Boris Luis Cabrera Foto de Phil Selig
Hay lugares que no envejecen: respiran con la ciudad, laten con su gente. El “Coloso del Cerro”, es uno de ellos. En sus gradas se mezclan generaciones, y en su polvo rojo están grabadas las huellas de héroes anónimos y de glorias inmortales. Allí se ha reído, llorado, cantado y hasta rezado por un jonrón imposible.

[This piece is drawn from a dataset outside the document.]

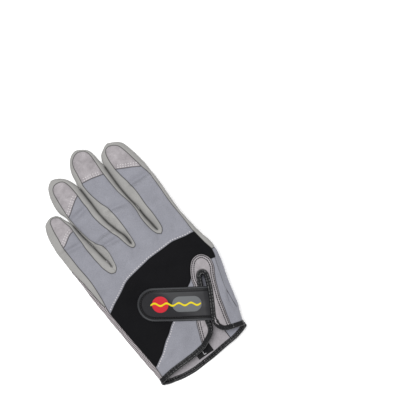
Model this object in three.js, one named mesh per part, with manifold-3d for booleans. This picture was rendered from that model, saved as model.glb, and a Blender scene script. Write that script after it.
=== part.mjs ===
// A left-hand fishing glove, lying on its palm with the thumb folded under it.
// It is cut and sewn from flat panels: stretch knit and neoprene on the back, suede at the
// fingertips, thumb and slit, plain side walls between the fingers, and dotted cloth on the
// palm. A bound slit on the back closes with a tab. Millimetres, +Z up, fingers along +Y,
// thumb side +X, the lowest point on Z = 0.
import * as THREE from "three";
import { mergeVertices } from "three/addons/utils/BufferGeometryUtils.js";
import Module from "manifold-3d";

const wasm = await Module();
wasm.setup();

// Cloth and seams
const CLOTH = 1.8; // wall of foam-backed cloth
const SLIVER = 0.06; // detail finer than this is dropped from a cut piece
const HALF_SEAM = 0.15; // each panel stops this far short of the line it is sewn along
const MIDDLE = 6.5; // height of a section's middle where nothing lifts it
const ROUNDING = 2.5; // exponent of the flat oval sections, 2 being an ellipse
const HAND_SIDES = 28;
const THUMB_SIDES = 16;
const FINGER_SIDES = 10;
const HEIGHT = 60; // above the top of everything

// Where the folded thumb lifts the hand
const DRAPE_RUN = 31; // the palm starts to rise this far from the thumb's edge
const DRAPE_PAST = 1;
const PALM_SAG = 2.1; // the surface that parts thumb from palm is this far under the lift

// Binding and closing tab
const BINDING_PROUD = 0.6; // of the cloth, on both faces
const TAB_GAP = 0.3; // between the tab and the binding under it
const TAB_WIDTH = 30.5;
const TAB_THICK = 1.5;
const TAB_ANGLE = -33; // of its length to the X axis, in degrees
const TAB_END = { x: -15.2, y: -35.4 }; // centre of the round end
const TAB_LENGTH = 62; // from there, under the flap's binding
const PIPING_WIDTH = 2.1;
const PIPING_PROUD = 0.9; // of the tab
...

El viejo Gran Stadium de La Habana —como se llamó al principio— fue inaugurado un 26 de octubre de 1946 ante más de 30 000 fanáticos que abarrotaron las gradas para ver a los Alacranes del Almendares medirse con los Elefantes de Cienfuegos. Aquel día nació una leyenda que, con el paso del tiempo, adoptó un nombre más grande y más nuestro: Estadio Latinoamericano.
Desde entonces ha sido testigo de todo: del béisbol profesional y del amateur, del rugido de los Industriales y del silencio solemne de las derrotas. En su césped retumbaron los pasos de Agustín Marquetti cuando mandó a volar aquella bola en 1986, y su eco todavía vibra en las noches habaneras. Fue también escenario de la visita histórica de los Orioles de Baltimore en 1999, un abrazo deportivo que detuvo el tiempo por un instante.
Pero “El Latino” es más que béisbol. Es escenario de memoria, donde se celebraron conciertos, mítines, rodeos y hasta peleas de boxeo. En sus pasillos vive el espíritu de Armandito el Tintorero, eterno animador, cuya estatua —obra de José Villa Soberón— guarda su sitio en las gradas como si aún esperara el próximo batazo azul.
Con su historia tatuada en cada baranda, el Estadio Latinoamericano es algo más que cemento y hierro: es un corazón colectivo. Cada 26 de octubre La Habana vuelve a mirarlo con gratitud, como se mira a un anciano querido que, pese al paso del tiempo, sigue siendo el alma de la casa.
Visitar este recinto, más que para ver un juego, es volver a la infancia, a la identidad, a ese rincón donde Cuba entera sigue jugando su eterno partido contra el olvido.